Anita Gordon (December 21, 1929 - May 10, 2015) was an American singer who performed on radio and television and sang on films and records.

==Early years==
Gordon was the daughter of Mr. and Mrs. Pete Gordon of Corsicana, Texas. Her father was a butcher, and her mother was a housewife. They were choir director and organist, respectively, at their church in Corsicana. By age 6, Gordon's family had moved to Hollywood in October 1935, where she had a role in The Pilgrimage Play. She had a sister, Charlie Marie, and her uncle, Leonard Gordon, was a vocal coach in Hollywood. Gordon's secondary education came at Mrs. Laskey's School for Professionals.

==Career==
In 1945, Gordon signed a film contract with 20th Century Fox, a radio contract with Edgar Bergen, and a recording contract with Columbia. Gordon performed off-camera for films, including voicing the "I don't talk to strangers" on the Buddy Clark hit "Linda" (1946), singing the part of the Golden Harp in Fun and Fancy Free (1947) and dubbing the singing voices of Pamela Tiffin in State Fair (1962) and Jean Seberg in Paint Your Wagon (1969).
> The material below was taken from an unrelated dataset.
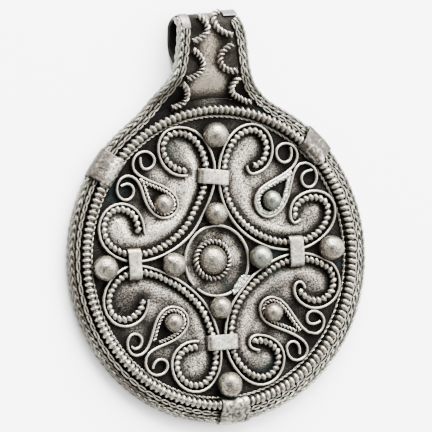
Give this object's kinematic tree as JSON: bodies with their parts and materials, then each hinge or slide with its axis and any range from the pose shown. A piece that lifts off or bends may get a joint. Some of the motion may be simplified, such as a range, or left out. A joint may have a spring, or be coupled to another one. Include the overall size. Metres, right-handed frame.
{
  "type": "pendant",
  "caption": "Round silver filigree pendant: wire scrolls, teardrops and granules on a plate with a plaited rim, and a strip folded back into a bail that hangs on a cord.",
  "frame": {"origin": "centre of the disc on its flat back", "axes": "+X to the right, +Y from the disc to the bail, +Z out of the decorated face"},
  "size_m": [0.0486, 0.061, 0.005],
  "materials": {
    "silver_sheet": "worn, darkened silver sheet with a fine hammered grain and black recesses",
    "silver_wire": "silver wire, rubbed bright on top and dark between the strands",
    "silver_granule": "satin silver balls, bright on top and brownish low down"
  },
  "bodies": {
    "root": {"base_plate": "silver_sheet", "bail_strip": "silver_sheet", "rim_braid": "silver_wire", "rim_twisted_pair": "silver_wire", "rim_beaded_wire": "silver_wire", "rim_inner_wire": "silver_wire", "scroll_upper_left": "silver_wire", "scroll_upper_right": "silver_wire", "scroll_lower_left": "silver_wire", "scroll_lower_right": "silver_wire", "beaded_upper_left": "silver_wire", "beaded_upper_right": "silver_wire", "beaded_lower_left": "silver_wire", "beaded_lower_right": "silver_wire", "teardrop_upper_left": "silver_wire", "teardrop_upper_right": "silver_wire", "teardrop_lower_left": "silver_wire", "teardrop_lower_right": "silver_wire", "teardrop_twist_upper_left": "silver_wire", "teardrop_twist_upper_right": "silver_wire", "teardrop_twist_lower_left": "silver_wire", "teardrop_twist_lower_right": "silver_wire", "granule_top": "silver_granule", "granule_left": "silver_granule", "granule_right": "silver_granule", "granule_bottom": "silver_granule", "granule_inner_top": "silver_granule", "granule_inner_left": "silver_granule", "granule_inner_right": "silver_granule", "granule_inner_bottom": "silver_granule", "granule_drop_upper_left": "silver_granule", "granule_drop_upper_right": "silver_granule", "granule_drop_lower_left": "silver_granule", "granule_drop_lower_right": "silver_granule", "centre_boss": "silver_granule", "centre_rope_ring": "silver_wire", "centre_ring": "silver_wire", "solder_patch": "silver_sheet", "band_top": "silver_sheet", "band_left": "silver_sheet", "band_right": "silver_sheet", "band_bottom": "silver_sheet", "rim_clamp_upper_left": "silver_sheet", "rim_clamp_upper_right": "silver_sheet", "rim_clamp_bottom": "silver_sheet", "bail_cap_left": "silver_sheet", "bail_cap_right": "silver_sheet", "neck_rope_left_upper": "silver_wire", "neck_rope_left_middle": "silver_wire", "neck_rope_left_lower": "silver_wire", "neck_rope_right_upper": "silver_wire", "neck_rope_right_middle": "silver_wire", "neck_rope_right_lower": "silver_wire"}
  },
  "joints": []
}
On radio, Gordon was a vocalist on The Chase and Sanborn Hour. Her work on television in Los Angeles included singing, along with Bob Graham, on Starlight Time, on KNBH in 1949, frequently performing on KTTV's Hollywood Studio Party, and singing on Bandstand Revue on KTLA-TV. Network TV programs on which Gordon appeared included Death Valley Days, Gunsmoke, The Millionaire, Sugarfoot, The Bob Newhart Show and The Tennessee Ernie Ford Show. In 1951, Ken Murray signed her to share singing duties with Patti Page on his New York-based TV show.

Gordon sang with Ray Noble's orchestra on a Columbia recording of "It's a Most Unusual Day", and she was heard (uncredited) on Buddy Clark's recordings of "I'll Dance At Your Wedding" and "Linda". In 1955, Gordon recorded "His Hands" for Decca Records. In 1953, she made personal appearances with Noble's orchestra, singing with Larry Neill on a tour that included two weeks in Houston and four weeks in New Orleans.

In 1954, Gordon starred in ' Round Up of Rhythm ', a film short in which she, and Disc Jockey Bill Delzell, played the Bill Haley and the Comets's records ' Straight Jacket ' and 'Shake Rattle and Roll', which the group are seen playing.

==Personal life==
In June 1948, Gordon married CBS executive Dale Sheets, and they had three daughters. In the 1970s, she married El Chan, an airline executive.

==Death==
On May 10, 2015, Gordon died at her Newhall, California, home at age 85 after several years of declining health.